→ GIVEN REQUEST: Search the listing for the string "type" and copy every line that contains it.

══ RECORDED DATA

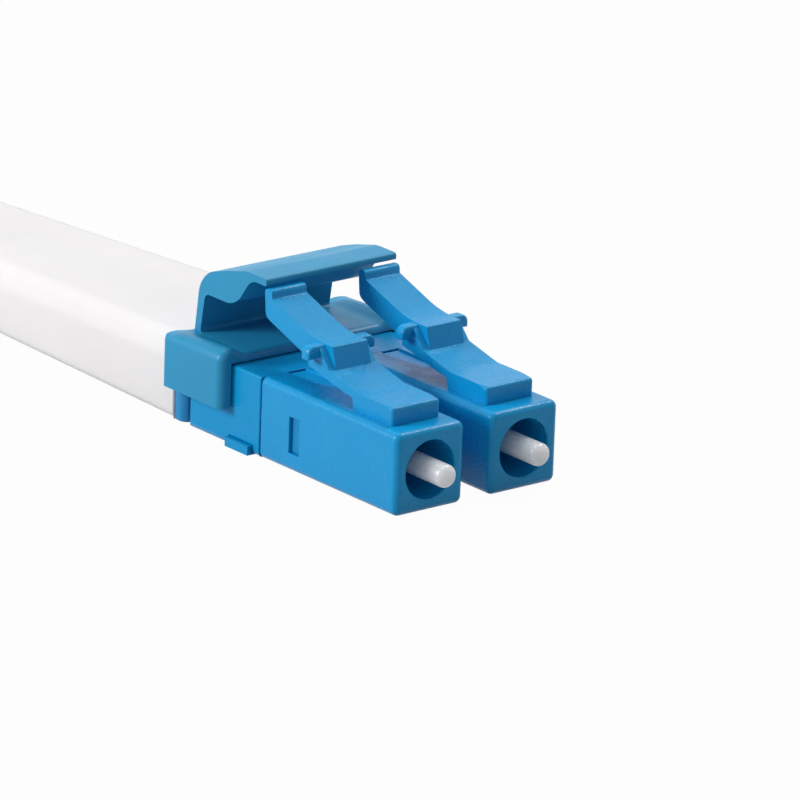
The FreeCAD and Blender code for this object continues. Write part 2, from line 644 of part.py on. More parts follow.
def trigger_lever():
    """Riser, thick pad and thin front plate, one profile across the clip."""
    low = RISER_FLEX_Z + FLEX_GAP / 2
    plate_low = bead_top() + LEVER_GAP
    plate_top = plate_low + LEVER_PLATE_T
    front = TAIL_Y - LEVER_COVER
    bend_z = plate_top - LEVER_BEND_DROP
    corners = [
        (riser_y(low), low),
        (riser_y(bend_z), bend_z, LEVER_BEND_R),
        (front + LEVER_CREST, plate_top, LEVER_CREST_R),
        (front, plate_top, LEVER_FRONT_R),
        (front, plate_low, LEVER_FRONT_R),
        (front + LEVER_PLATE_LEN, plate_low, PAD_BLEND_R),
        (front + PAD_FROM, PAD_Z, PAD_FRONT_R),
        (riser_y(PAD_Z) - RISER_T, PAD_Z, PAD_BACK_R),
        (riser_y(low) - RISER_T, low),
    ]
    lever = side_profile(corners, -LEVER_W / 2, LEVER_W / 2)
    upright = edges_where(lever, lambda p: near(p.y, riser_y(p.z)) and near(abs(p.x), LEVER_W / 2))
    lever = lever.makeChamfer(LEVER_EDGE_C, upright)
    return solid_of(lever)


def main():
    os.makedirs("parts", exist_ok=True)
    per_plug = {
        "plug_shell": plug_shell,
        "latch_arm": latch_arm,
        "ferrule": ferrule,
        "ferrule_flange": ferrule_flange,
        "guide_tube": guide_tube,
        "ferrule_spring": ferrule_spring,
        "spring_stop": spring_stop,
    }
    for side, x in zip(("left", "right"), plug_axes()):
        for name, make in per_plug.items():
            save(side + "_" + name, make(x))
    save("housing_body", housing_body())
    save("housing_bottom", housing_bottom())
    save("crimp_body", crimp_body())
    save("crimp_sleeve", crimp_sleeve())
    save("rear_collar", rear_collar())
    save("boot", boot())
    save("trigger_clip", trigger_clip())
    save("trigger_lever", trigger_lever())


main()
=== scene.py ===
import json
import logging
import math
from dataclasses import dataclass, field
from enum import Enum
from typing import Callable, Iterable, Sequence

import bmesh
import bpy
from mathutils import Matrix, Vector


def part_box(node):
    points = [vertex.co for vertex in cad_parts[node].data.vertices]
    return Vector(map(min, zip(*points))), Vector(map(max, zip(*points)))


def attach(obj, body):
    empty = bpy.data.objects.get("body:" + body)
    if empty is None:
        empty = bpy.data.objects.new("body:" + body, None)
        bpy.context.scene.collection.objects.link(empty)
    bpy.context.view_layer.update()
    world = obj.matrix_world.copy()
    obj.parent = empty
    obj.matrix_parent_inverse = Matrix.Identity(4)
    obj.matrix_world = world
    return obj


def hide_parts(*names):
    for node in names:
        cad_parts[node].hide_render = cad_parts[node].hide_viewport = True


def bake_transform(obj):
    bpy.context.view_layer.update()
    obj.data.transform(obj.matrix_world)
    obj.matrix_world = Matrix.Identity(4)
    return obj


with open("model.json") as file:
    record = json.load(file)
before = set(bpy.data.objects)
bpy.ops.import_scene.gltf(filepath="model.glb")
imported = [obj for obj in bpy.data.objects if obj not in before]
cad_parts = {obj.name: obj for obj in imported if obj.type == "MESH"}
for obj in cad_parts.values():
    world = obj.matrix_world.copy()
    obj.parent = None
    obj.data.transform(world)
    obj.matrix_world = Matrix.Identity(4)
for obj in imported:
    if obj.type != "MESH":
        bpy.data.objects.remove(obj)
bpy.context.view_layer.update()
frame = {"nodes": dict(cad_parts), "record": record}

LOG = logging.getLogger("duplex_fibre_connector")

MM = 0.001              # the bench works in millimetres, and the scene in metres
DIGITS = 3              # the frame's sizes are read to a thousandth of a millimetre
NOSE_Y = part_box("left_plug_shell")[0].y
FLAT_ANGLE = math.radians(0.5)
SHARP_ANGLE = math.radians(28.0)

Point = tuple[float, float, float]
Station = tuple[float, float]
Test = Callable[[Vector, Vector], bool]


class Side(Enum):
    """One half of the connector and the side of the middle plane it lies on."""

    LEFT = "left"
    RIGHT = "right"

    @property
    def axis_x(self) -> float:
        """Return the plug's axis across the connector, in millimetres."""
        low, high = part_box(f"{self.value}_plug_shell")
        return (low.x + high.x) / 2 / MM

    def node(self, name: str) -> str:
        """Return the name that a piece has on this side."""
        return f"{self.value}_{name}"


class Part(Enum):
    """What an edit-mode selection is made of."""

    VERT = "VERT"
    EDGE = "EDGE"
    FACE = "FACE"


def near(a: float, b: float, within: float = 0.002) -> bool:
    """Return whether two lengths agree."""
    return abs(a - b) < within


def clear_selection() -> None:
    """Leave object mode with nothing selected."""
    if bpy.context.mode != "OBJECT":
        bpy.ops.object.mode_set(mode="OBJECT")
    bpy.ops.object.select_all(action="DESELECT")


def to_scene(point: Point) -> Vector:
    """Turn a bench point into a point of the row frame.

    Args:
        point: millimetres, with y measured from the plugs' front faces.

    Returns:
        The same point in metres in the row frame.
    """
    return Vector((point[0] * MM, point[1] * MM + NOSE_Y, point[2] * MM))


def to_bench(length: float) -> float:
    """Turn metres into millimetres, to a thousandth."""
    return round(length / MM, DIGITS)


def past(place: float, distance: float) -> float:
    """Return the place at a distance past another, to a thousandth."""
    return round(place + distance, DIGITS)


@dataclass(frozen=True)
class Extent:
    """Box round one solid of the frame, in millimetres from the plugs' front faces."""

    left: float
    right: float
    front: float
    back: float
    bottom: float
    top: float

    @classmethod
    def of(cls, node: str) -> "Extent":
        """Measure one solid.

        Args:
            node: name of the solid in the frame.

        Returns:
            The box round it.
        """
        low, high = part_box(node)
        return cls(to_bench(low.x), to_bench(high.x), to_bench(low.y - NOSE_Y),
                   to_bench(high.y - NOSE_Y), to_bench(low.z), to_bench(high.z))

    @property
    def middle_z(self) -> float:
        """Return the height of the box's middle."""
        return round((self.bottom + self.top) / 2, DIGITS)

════

→ ANSWER FOR THE TASK:
cad_parts = {obj.name: obj for obj in imported if obj.type == "MESH"}
    if obj.type != "MESH":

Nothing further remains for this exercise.